В тот вечер в его исполнении ощущалось благородство, которого недоставало в первых спектаклях Кировского театра. Новый подход выражался не только в его внешнем виде и нарочито плавных движениях рук, но в редких многозначительных жестах, например, то, как он то и дело одергивал короткую грубую куртку, как будто ему было неудобно в крестьянской одежде. И все же, в отличие от «плейбоя» в исполнении Эрика, или «совершенного грубияна», как Альберта тогда изображали в России, Альберт Рудольфа был не искушенным, пресыщенным аристократом, который заигрывает с хорошенькой крестьянской девушкой, а тем же пылким, одержимым юношей, какого Рудольф играл в своем дебюте в России. Даже когда разоблачена виновность Альберта, он кажется скорее незрелым и порывистым, чем неискренним; его предательство вызвано всего лишь подростковой нестабильностью, как пишет в своем репортаже Александр Бланд. «Это мальчишеское очарование Джеймса Дина – он мальчик, который всегда попадает в неприятности и которого всегда прощают».

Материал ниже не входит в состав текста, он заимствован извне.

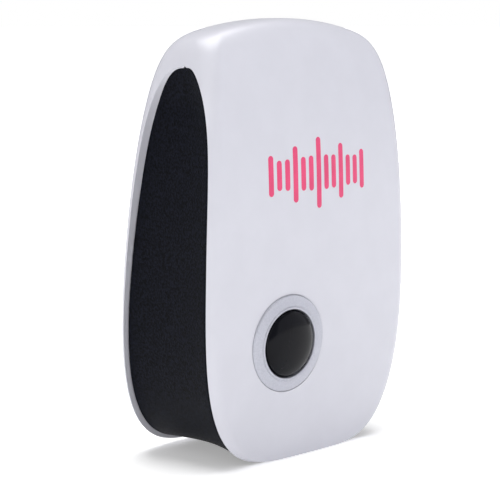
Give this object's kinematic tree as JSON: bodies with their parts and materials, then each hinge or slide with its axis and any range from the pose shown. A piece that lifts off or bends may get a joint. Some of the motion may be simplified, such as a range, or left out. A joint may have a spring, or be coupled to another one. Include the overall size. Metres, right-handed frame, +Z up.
{
  "type": "ultrasonic pest repeller",
  "caption": "Plug-in ultrasonic pest repeller: rounded white case with a black side band, a domed push button in a silver ring and flat plug blades at the back.",
  "frame": {"origin": "centre of the bounding box's base: on the plane the case stands on, half way across the width, and half way between the front of the button's dome and the tips of the plug blades", "axes": "+Z up, -Y out of the front face with the button, +Y out of the back towards the wall socket, +X to the right of a viewer facing the front"},
  "size_m": [0.0622, 0.0486, 0.09],
  "materials": {
    "white_cover": "satin",
    "black_band": "fine grained satin",
    "silver_ring": "satin silver",
    "spring_steel": "plain",
    "black_dome": "polished",
    "switch_plastic": "matte",
    "tinned_metal": "tinned",
    "emblem_ink": "printed ink",
    "label_film": "satin film",
    "board_laminate": "solder mask",
    "led_lens": "clear lens",
    "transducer_metal": "satin",
    "piezo_ceramic": "matte",
    "phenolic": "matte",
    "gasket_rubber": "matte",
    "wire_sleeve": "soft",
    "plug_plastic": "satin",
    "blade_metal": "nickel plated",
    "contact_brass": "plain",
    "capacitor_box": "satin",
    "capacitor_sleeve": "satin",
    "coil_winding": "enamelled",
    "chip_epoxy": "matte",
    "fuse_coating": "matte",
    "resistor_coating": "satin",
    "screw_steel": "zinc plated"
  },
  "bodies": {
    "case": {"front_cover": "white_cover", "rear_cover": "white_cover", "side_band": "black_band", "trim_ring": "silver_ring", "ring_retainer": "spring_steel", "switch_body": "switch_plastic", "switch_legs": "tinned_metal", "front_emblem": "emblem_ink", "rating_label": "label_film", "main_board": "board_laminate", "indicator_leds": "led_lens", "transducer_cup": "transducer_metal", "piezo_element": "piezo_ceramic", "transducer_base": "phenolic", "transducer_gasket": "gasket_rubber", "transducer_leads": "wire_sleeve", "plug_base": "plug_plastic", "plug_blades": "blade_metal", "contact_strips": "contact_brass", "film_capacitor": "capacitor_box", "electrolytic_capacitors": "capacitor_sleeve", "driver_coil": "coil_winding", "timer_chip": "chip_epoxy", "chip_legs": "tinned_metal", "drive_transistors": "chip_epoxy", "fuse_resistor": "fuse_coating", "resistors": "resistor_coating", "rectifier_diodes": "chip_epoxy", "board_screws": "screw_steel", "case_screws": "screw_steel"},
    "button": {"button_cap": "black_dome", "switch_plunger": "switch_plastic"}
  },
  "joints": [
    {"name": "button_press", "type": "slide", "parent": "case", "child": "button", "axis": [0.0296, 0.9975, 0.0645], "range_m": [0, 0.001], "stiffness_N_per_m": 600, "springref_m": -0.0008}
  ]
}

В ответ на его экстатические проявления чувств Фонтейн как будто ожила, вспомнив тот юношеский дух, которого ей недоставало столько лет. «Жизель, которую она показала в тот вечер с Нуреевым, была другой, – писал Клайв Барнс. – Более восторженной, более пылкой». И Рудольф был поглощен ролью больше, чем раньше; он больше не отвлекал внимание на себя, капризно примеряя маску равнодушия во время сцены безумия Жизели, напоминающей Офелию. (Даже игра Эрика – образец драматической сдержанности – в той сцене граничила с напыщенностью; Барнс описал его исполнение словами «нечто настоящее, мощное и восхитительное».) Но, предоставив зрителям воображать истинный размер его горя, Рудольф раскрывал свой ужас «одним внезапным взглядом». Для Тамары Карсавиной, которая в тот день сидела в зрительном зале, такой натурализм показался слишком мелким, чтобы его было заметно со сцены.
«Думаю, на Нуреева, скорее всего, повлияла нынешняя тенденция в русском балете к устранению миманса из драматических сцен; вот почему он танцует так скупо. Мне кажется, он упустил великую возможность выразить горе и раскаяние на могиле Жизели в эмоциональных жестах; исполнение той же сцены Нижинским было гораздо более трогательным».
Конечно, сдержанность Рудольфа не сочеталась с напыщенностью и яркостью пантомимы, любимой в Ковент-Гардене, которая, как отметил Барнс, всегда присутствует в английской мелодраме, в то время как он играл Чехова. «Здесь в конечном счете соглашаешься, что все идут не в ногу, кроме Нуреева». Во втором действии, ночной сцене, такого несоответствия не было. Наоборот, симметрия двух танцоров была столь поразительной, что, как заметила Нинетт де Валуа, «невозможно поверить, что они – выпускники разных школ». Марго и Рудольф как будто одинаково слышали музыку и двигались сверхъестественно в унисон. Складывалось впечатление, что один из них был тенью или зеркальным отражением другого – «два конца встречаются и образуют целое».
Так же идеально вплелись в общую ткань новые элементы, введенные Рудольфом. В «русских поддержках» не было ничего нарочито показного; они оттеняли замедленность и туманность второго действия, и казалось, будто бесплотная Жизель не улетает только потому, что партнер обнимает ее руками за талию. Вдохновленная Рудольфом, Марго настолько глубоко погрузилась в драматургию, что зрителям не верилось, что солисты только играют. После того как мстительные духи «затанцовывали» героя почти до смерти, Рудольф падал на сцену совершенно без сил; его грудь высоко поднималась от усталости, лицо блестело от пота. Марго, словно пригвожденная к месту его красотой, едва не теряла сознание, когда он приходил в себя, и он нес ее вперед, прижавшись лицом к ее лицу. В кульминации, когда она баюкала его голову в руках, в зале слышались громкие всхлипы.